## Written problem
Repeat all of the material exactly as given.

— Begin Supplied material —

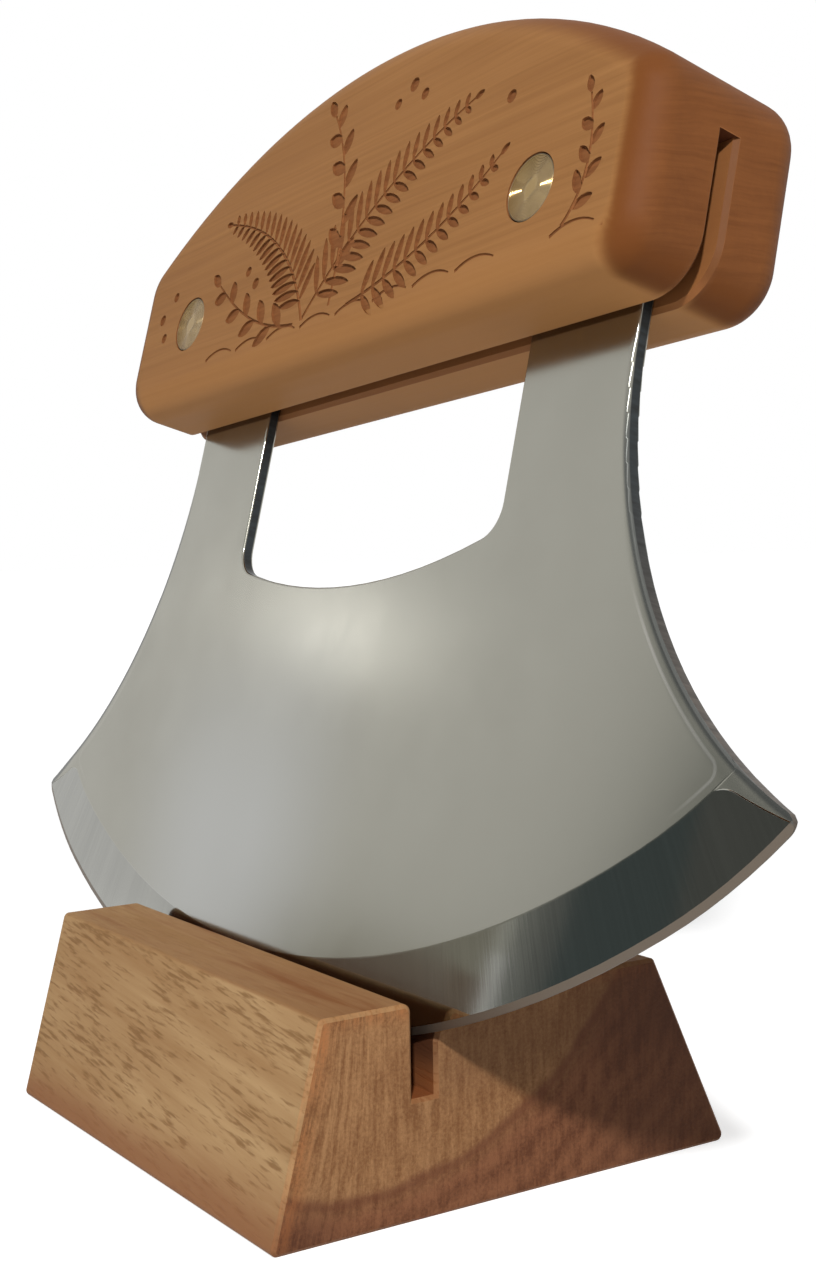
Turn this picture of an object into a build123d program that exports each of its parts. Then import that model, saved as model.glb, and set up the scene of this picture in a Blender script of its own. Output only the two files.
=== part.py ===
# Ulu knife in its wooden rest. All lengths are in millimetres, all angles in degrees.
#
# A broad steel blade with a curved cutting edge has two tangs that stand up into a kerf in an
# arched wooden handle, and a two-piece compression rivet through each tang holds the two
# together. The knife stands in the slot of a block with sloping sides, rocked a little to one
# side and leaning back against the slot's rear wall.
#
# The row's frame has its origin at the middle of the block's underside, +X to the right along
# the blade, +Y to the back and +Z up. The knife is modelled upright in a frame of its own, with
# its origin at the lowest point of the cutting edge, and is then stood in the slot.
from build123d import *
from math import acos, asin, atan2, degrees, hypot, radians, sin, sqrt, tan
import os

# Blade: one plate, cut to shape, its edges eased and its cutting edge ground from both sides.
blade_span = 152.4           # tip to tip, before the tips are rounded
blade_thickness = 1.6
belly_radius = 128.0         # middle stretch of the cutting edge
belly_share = 0.8137          # of half the span that the middle stretch takes up
shoulder_radius = 62.0       # the edge turns up more sharply towards each tip
tip_radius = 1.2
tang_outer = 45.9            # half the distance over the two tangs
tang_corner_cut = 1.5
tang_straight = 3.1          # of a tang's side, between the hollow flank and the handle
window_half_width = 28.1     # half the finger window, which is also the tangs' inner side
window_low = 52.2            # lowest point of the window above the cutting edge
window_radius = 95.0
window_corner_radius = 4.0
blade_ease = 0.25            # round on the plate's edges
bevel_width = 8.6
edge_bevel_width = 1.3       # the small second bevel along the cutting edge
edge_bevel_thickness = 0.7   # plate left where the second bevel starts
edge_land = 0.1              # plate left at the cutting edge itself

# Handle: one piece of wood with an arched back, rounded over all round.
handle_length = 108.4
handle_thickness = 21.4
handle_bottom = 77.8         # underside above the cutting edge
handle_rise = 39.4           # underside to the top of the arch
arch_radius = 91.0
handle_corner_radius = 6.0
handle_round = 4.0
kerf_depth = 16.8
kerf_clearance = 0.12        # each side of the tangs, and above them
kerf_edge_cut = 0.5          # bevel on the edges of its mouth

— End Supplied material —

## Answer below
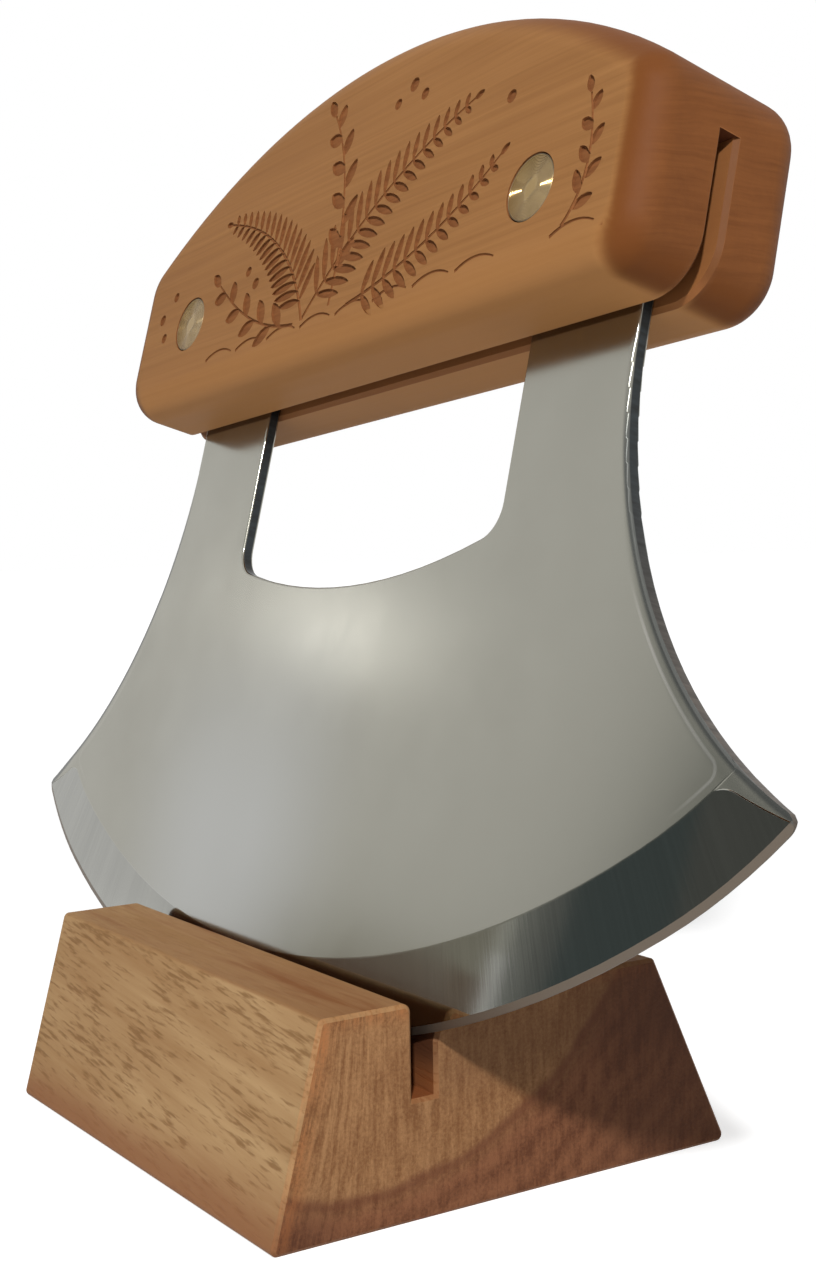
Turn this picture of an object into a build123d program that exports each of its parts. Then import that model, saved as model.glb, and set up the scene of this picture in a Blender script of its own. Output only the two files.
=== part.py ===
# Ulu knife in its wooden rest. All lengths are in millimetres, all angles in degrees.
#
# A broad steel blade with a curved cutting edge has two tangs that stand up into a kerf in an
# arched wooden handle, and a two-piece compression rivet through each tang holds the two
# together. The knife stands in the slot of a block with sloping sides, rocked a little to one
# side and leaning back against the slot's rear wall.
#
# The row's frame has its origin at the middle of the block's underside, +X to the right along
# the blade, +Y to the back and +Z up. The knife is modelled upright in a frame of its own, with
# its origin at the lowest point of the cutting edge, and is then stood in the slot.
from build123d import *
from math import acos, asin, atan2, degrees, hypot, radians, sin, sqrt, tan
import os

# Blade: one plate, cut to shape, its edges eased and its cutting edge ground from both sides.
blade_span = 152.4           # tip to tip, before the tips are rounded
blade_thickness = 1.6
belly_radius = 128.0         # middle stretch of the cutting edge
belly_share = 0.8137          # of half the span that the middle stretch takes up
shoulder_radius = 62.0       # the edge turns up more sharply towards each tip
tip_radius = 1.2
tang_outer = 45.9            # half the distance over the two tangs
tang_corner_cut = 1.5
tang_straight = 3.1          # of a tang's side, between the hollow flank and the handle
window_half_width = 28.1     # half the finger window, which is also the tangs' inner side
window_low = 52.2            # lowest point of the window above the cutting edge
window_radius = 95.0
window_corner_radius = 4.0
blade_ease = 0.25            # round on the plate's edges
bevel_width = 8.6
edge_bevel_width = 1.3       # the small second bevel along the cutting edge
edge_bevel_thickness = 0.7   # plate left where the second bevel starts
edge_land = 0.1              # plate left at the cutting edge itself

# Handle: one piece of wood with an arched back, rounded over all round.
handle_length = 108.4
handle_thickness = 21.4
handle_bottom = 77.8         # underside above the cutting edge
handle_rise = 39.4           # underside to the top of the arch
arch_radius = 91.0
handle_corner_radius = 6.0
handle_round = 4.0
kerf_depth = 16.8
kerf_clearance = 0.12        # each side of the tangs, and above them
kerf_edge_cut = 0.5          # bevel on the edges of its mouth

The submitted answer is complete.